Visitors learn about the tea ceremony in a tearoom adjoining the pottery studio. Photo credit: Shoraku
The Hand-Molding and Chiseling Black Raku Chawan workshop is ideal for beginners. Participants knead and shape about 800 g (1.76 lbs.) of clay into a tea bowl. After it dries for approximately an hour, a chisel called a kanna is used to sculpt it into the desired shape and weight. While waiting for it to dry, participants drink tea and learn the about the tea ceremony.
A raku chawan being made. Photo credit: Shoraku
Sasaki explains that raku chawan are shaped by hand without an electric potter’s wheel, “Because the teacup is a tool held in the hand, and it should be created with attention to its weight and how it fits in the hand. That is the basis of Sen no Rikyu’s teachings.” The raku chawan is a special tool for the tea ceremony and has a tradition of only being made to order.
Several types of kanna are used to chisel the exterior and interior. Photo credit: Shoraku
He also explains that when chiseling the interior of a raku-chawan tea bowl, it is necessary to sculpt the clay in three stages—the upper portion, middle portion, and lower portion. Visitors to Shoraku can learn much about raku chawan pottery, the tea ceremony, and Zen teachings.
The tea bowl is fired at a high temperature for a short period of time, so that the inside of the bowl is only partially fired. This prevents the outside of the cup from becoming too hot when tea is poured into it. Photo credit: Shoraku
The tea bowls that visitors make are fired by expert potters at a later date, usually one to one-and-a-half months later. The fired raku chawan can be shipped overseas when it is ready.

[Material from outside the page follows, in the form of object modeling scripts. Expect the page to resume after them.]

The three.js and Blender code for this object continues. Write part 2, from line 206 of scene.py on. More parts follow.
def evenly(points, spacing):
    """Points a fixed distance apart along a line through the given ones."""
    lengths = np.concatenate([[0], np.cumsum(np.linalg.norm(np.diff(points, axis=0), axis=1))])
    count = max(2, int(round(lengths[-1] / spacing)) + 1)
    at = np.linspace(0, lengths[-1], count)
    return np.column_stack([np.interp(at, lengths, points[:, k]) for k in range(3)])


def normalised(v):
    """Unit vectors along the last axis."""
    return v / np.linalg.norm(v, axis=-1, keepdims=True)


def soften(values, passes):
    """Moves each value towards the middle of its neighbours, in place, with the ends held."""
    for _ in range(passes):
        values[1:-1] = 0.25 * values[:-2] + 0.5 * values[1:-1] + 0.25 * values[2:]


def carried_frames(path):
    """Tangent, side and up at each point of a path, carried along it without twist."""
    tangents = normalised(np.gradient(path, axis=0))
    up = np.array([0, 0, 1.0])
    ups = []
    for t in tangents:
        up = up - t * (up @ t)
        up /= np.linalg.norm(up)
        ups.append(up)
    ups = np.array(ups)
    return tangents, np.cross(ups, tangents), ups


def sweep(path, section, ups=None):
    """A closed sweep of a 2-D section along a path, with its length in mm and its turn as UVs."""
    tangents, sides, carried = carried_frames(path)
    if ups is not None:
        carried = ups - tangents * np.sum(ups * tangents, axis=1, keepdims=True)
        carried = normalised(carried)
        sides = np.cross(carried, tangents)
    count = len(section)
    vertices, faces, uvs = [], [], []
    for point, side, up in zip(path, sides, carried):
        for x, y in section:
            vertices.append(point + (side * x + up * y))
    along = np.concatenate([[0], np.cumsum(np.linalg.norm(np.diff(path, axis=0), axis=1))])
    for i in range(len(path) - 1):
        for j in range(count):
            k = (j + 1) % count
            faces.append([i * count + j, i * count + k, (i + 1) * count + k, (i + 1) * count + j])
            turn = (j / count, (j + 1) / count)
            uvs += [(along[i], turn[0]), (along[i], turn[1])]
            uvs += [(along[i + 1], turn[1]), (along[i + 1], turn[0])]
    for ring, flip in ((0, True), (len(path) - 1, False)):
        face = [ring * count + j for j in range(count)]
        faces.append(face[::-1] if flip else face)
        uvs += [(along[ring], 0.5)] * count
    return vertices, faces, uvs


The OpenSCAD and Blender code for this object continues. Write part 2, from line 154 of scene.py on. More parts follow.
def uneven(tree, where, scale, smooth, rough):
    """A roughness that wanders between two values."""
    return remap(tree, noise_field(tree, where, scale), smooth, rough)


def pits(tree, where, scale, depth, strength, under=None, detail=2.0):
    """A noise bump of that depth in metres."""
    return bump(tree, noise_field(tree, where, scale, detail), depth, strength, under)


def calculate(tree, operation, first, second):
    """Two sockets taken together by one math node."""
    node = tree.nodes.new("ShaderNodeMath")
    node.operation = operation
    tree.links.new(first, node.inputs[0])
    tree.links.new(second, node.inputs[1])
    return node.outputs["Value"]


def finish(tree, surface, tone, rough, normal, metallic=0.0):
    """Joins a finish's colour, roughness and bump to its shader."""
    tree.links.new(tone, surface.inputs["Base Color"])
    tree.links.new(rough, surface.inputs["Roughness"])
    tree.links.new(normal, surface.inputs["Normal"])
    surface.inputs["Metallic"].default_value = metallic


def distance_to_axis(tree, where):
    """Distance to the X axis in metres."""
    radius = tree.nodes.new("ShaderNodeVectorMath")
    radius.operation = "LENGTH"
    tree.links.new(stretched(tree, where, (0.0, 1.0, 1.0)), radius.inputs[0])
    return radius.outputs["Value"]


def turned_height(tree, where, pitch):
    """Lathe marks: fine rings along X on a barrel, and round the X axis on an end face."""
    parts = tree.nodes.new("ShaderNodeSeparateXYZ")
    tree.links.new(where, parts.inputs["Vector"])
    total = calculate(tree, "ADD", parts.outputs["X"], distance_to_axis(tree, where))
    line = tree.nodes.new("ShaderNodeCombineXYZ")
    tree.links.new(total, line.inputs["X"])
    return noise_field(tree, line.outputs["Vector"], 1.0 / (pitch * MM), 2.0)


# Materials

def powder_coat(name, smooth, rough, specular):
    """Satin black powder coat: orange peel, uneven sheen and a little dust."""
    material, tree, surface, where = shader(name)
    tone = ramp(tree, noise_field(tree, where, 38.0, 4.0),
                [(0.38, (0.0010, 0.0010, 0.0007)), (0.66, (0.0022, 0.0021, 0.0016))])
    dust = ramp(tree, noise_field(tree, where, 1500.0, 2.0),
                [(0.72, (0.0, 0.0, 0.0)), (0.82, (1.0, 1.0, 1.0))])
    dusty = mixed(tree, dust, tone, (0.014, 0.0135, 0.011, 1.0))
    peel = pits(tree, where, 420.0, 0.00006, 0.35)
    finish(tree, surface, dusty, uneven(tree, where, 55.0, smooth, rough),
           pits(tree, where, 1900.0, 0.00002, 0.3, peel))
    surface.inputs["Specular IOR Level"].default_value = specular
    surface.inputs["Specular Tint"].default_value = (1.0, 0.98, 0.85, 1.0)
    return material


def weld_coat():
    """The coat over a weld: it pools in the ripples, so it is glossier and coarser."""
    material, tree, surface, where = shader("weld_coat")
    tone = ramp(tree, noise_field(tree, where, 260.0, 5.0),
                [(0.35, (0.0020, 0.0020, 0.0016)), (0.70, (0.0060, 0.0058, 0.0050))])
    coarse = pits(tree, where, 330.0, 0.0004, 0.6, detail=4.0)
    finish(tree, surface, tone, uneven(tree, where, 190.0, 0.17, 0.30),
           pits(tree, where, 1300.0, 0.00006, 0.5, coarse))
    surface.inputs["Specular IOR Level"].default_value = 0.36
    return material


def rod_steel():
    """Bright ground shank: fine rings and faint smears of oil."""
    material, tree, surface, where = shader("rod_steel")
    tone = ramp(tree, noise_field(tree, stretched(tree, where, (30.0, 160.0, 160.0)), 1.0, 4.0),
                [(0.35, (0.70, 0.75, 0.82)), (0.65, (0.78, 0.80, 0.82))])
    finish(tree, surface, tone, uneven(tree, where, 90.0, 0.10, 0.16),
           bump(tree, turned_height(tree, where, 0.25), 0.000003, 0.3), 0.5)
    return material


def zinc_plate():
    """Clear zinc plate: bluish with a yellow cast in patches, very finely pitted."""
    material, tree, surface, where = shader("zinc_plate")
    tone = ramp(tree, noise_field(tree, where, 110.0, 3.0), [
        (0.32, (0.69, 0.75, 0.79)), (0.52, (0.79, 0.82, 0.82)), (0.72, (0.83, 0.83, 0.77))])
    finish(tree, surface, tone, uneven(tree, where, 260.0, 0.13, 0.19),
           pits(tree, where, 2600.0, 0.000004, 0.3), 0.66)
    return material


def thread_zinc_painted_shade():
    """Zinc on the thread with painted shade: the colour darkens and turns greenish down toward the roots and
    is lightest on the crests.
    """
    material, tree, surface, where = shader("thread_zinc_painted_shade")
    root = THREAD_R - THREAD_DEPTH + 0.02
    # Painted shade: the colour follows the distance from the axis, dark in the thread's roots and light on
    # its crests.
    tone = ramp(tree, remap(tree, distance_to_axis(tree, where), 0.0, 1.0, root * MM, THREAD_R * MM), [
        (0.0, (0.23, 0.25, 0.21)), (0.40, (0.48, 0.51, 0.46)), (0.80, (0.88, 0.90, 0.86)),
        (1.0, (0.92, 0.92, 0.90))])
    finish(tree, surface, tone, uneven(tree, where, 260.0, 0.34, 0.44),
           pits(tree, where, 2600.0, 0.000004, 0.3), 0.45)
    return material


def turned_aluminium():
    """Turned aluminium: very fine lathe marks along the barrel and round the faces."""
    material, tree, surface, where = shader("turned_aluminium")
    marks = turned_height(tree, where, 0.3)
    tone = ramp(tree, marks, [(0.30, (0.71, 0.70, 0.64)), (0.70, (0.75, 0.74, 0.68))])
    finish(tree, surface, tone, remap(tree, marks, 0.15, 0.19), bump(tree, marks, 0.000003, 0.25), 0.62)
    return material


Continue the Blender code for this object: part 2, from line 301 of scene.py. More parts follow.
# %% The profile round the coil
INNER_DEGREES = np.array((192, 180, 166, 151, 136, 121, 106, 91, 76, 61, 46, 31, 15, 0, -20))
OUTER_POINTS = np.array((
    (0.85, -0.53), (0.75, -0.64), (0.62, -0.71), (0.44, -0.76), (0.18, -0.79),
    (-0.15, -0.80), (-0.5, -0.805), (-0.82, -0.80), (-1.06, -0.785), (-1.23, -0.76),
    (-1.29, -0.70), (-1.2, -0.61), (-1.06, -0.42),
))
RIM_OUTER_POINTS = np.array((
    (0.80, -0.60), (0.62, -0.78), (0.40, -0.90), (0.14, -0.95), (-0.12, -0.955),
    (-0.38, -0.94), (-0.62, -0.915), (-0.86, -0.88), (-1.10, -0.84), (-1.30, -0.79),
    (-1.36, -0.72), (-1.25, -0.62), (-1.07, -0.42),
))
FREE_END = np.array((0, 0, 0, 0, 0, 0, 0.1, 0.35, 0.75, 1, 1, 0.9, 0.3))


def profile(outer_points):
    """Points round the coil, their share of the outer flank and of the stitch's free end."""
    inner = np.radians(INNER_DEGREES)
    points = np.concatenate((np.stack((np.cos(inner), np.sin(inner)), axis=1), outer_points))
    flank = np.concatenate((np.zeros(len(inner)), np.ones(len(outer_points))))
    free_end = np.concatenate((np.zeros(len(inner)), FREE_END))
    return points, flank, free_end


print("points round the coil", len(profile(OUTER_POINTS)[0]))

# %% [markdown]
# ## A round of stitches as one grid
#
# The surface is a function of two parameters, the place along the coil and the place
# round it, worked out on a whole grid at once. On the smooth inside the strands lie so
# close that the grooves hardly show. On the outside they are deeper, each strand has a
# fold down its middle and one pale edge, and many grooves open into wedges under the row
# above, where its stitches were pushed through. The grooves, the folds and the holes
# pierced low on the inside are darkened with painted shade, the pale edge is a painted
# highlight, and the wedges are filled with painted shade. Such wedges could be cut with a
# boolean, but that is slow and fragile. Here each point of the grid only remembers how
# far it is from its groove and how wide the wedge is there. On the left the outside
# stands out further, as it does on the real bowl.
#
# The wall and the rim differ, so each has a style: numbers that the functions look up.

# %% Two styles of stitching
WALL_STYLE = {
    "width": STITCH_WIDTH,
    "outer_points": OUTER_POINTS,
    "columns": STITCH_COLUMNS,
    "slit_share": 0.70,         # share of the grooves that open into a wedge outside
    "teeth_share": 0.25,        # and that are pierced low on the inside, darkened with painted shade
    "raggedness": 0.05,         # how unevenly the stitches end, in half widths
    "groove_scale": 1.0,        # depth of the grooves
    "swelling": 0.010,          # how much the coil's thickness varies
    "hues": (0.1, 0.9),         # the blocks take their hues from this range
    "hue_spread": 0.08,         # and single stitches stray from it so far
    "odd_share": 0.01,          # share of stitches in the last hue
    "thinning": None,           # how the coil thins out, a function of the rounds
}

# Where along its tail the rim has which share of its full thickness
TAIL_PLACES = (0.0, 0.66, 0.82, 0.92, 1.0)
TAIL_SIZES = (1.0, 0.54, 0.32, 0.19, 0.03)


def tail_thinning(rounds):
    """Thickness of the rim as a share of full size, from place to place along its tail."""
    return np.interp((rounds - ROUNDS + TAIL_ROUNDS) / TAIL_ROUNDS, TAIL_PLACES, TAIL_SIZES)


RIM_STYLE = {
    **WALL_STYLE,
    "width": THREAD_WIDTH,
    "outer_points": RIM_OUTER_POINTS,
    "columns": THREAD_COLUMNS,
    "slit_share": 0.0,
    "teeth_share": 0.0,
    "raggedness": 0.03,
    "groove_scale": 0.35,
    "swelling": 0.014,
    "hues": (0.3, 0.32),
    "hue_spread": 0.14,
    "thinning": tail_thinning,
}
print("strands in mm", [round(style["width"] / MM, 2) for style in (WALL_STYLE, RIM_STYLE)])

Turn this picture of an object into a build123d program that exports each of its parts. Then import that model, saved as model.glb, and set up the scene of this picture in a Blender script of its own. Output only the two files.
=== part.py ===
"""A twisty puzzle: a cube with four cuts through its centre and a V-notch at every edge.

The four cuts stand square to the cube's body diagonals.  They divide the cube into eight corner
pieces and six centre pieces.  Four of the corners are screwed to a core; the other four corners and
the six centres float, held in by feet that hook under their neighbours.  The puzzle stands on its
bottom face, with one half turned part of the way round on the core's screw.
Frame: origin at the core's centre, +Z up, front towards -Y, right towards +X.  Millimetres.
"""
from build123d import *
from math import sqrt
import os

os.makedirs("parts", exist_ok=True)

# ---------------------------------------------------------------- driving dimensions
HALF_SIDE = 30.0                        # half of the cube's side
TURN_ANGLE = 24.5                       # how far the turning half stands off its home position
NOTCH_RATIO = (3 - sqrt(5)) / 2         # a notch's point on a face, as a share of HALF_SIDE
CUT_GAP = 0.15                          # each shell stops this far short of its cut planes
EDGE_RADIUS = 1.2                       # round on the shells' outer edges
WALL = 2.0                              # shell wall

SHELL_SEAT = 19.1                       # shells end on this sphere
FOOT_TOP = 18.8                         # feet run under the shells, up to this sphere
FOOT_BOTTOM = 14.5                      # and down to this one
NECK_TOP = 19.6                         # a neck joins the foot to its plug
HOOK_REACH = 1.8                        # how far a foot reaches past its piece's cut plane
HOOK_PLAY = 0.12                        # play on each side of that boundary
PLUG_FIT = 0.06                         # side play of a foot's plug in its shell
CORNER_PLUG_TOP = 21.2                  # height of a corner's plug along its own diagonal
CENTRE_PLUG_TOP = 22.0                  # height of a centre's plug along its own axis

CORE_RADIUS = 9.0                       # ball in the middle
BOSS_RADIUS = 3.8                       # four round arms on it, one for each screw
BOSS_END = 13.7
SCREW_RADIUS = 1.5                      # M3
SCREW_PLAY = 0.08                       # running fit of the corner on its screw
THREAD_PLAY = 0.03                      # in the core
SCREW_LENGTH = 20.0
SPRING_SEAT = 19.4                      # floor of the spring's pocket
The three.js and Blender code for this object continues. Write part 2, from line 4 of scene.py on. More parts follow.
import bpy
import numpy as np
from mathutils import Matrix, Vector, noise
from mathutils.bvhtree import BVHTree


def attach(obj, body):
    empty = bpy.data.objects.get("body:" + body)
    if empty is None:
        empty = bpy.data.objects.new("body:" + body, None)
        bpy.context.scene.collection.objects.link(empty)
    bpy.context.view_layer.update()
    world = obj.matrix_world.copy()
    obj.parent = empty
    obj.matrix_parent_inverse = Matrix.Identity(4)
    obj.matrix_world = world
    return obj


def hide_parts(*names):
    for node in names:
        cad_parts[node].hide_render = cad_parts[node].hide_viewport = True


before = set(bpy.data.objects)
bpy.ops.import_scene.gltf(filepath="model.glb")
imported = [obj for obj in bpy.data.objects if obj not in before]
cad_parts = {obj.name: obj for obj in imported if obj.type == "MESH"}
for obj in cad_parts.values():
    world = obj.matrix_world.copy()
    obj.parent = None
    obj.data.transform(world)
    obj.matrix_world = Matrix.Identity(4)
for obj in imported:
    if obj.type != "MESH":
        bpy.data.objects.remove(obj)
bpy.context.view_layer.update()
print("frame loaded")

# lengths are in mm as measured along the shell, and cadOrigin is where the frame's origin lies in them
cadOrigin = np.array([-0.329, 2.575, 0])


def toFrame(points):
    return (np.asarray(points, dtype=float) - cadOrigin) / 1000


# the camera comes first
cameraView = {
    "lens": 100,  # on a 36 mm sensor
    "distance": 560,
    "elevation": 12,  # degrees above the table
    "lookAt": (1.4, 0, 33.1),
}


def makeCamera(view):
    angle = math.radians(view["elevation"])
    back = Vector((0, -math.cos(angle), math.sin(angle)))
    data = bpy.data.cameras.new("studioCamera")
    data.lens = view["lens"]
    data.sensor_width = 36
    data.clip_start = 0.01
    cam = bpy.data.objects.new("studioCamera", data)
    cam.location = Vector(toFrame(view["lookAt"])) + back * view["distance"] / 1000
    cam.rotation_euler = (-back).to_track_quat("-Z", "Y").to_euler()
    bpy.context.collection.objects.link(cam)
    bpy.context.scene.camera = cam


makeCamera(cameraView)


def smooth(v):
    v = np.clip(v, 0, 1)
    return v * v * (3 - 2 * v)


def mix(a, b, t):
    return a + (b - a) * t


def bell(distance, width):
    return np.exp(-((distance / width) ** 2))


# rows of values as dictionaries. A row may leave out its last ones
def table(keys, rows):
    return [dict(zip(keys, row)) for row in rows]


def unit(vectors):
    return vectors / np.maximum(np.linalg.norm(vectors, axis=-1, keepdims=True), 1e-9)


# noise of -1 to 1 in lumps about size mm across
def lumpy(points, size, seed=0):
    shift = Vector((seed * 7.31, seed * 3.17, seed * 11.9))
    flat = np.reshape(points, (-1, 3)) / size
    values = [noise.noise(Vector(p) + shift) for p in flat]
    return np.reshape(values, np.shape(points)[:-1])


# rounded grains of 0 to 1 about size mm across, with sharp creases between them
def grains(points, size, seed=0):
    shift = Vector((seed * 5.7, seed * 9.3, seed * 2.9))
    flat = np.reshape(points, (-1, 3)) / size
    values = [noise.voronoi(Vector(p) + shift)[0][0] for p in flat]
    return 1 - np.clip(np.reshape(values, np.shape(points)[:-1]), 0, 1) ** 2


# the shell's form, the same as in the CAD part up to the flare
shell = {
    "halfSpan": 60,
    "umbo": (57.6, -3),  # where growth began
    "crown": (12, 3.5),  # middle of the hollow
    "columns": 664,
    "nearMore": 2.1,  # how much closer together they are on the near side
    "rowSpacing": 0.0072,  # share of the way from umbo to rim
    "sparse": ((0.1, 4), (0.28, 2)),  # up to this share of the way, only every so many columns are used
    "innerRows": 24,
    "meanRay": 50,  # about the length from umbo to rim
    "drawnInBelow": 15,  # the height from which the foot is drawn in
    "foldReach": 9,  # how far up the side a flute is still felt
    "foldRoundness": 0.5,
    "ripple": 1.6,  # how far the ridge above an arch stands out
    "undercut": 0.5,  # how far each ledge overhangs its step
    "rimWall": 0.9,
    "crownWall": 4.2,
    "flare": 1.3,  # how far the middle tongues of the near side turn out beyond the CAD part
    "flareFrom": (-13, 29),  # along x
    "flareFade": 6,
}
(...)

Savor fresh seafood at a fishing village on the Tango Peninsula
Taiza is a sleepy fishing village on the Tango Peninsula. Photo credit: Hisami
A thriving fishing industry operates throughout the Tango Peninsula, in northern Kyoto on the Sea of Japan coast. Taiza Port, near the tip of the peninsula, is a small port that lands big catches of a wide variety of seafood year-round. Visitors to Taiza can enjoy fresh seafood close to the port at Hisami, a local restaurant with an English menu.
Hisami is a mere 10-minute walk from Taiza Port. Photo credit: Hisami
The most popular dish at Hisami is the Kyo-kasisendon seafood bowl. Rice is topped with cuts of seafood, usually more than seven varieties, which vary depending on the daily catch. In winter, the seafood bowl usually includes fatty yellowtail, tuna, melt-in-the-mouth northern shrimp, and firm Bigfin reef squid.
The Kyo-kaisendon, a colorful assortment of seafood served atop rice. Photo credit: Hisami
Usually, diners season the seafood bowl with a little soy sauce. Hisami creates its own house seasoning that uses soysauce, ground sesame, sake, and mirin (a sweet sake for cooking). Tatsuru Imade is the owner and chef. He says, “We modify the way we cut the fish and the thickness so that the sauce clings well to each piece.”
Fish being picked in rice bran. Photo credit: Hisami
The restaurant also serves heshiko, a local dish from the Tango region. Heshiko is a fermented food. Fish such as mackerel is pickled in salt, then pickled in rice bran and aged. Normally, the aging process takes six months to a year, but Imade ages it for a shorter period to give it a lighter, less over-powering flavor. At Hisami, the lightly aged fish is grilled until tender, and served with rice and miso soup. Next to the restaurant there is a workshop that pickles and sells nukazuke (foods pickled in rice bran that are fermented and aged) products such as heshiko.
Taiza crab—Snow crab landed at Taiza Port is a delicacy. Photo credit：Hisami
The fishing season for snow crab in the waters around Taiza Port is from November 6 to March 20. During the season, Hisami serves a Taiza crab course meal (reservation required). “Fishing for Taiza crab is a one-day operation, so it’s landed the very same day it is caught and is extremely fresh,” says Imade. If visiting in season, be sure to try Taiza crab.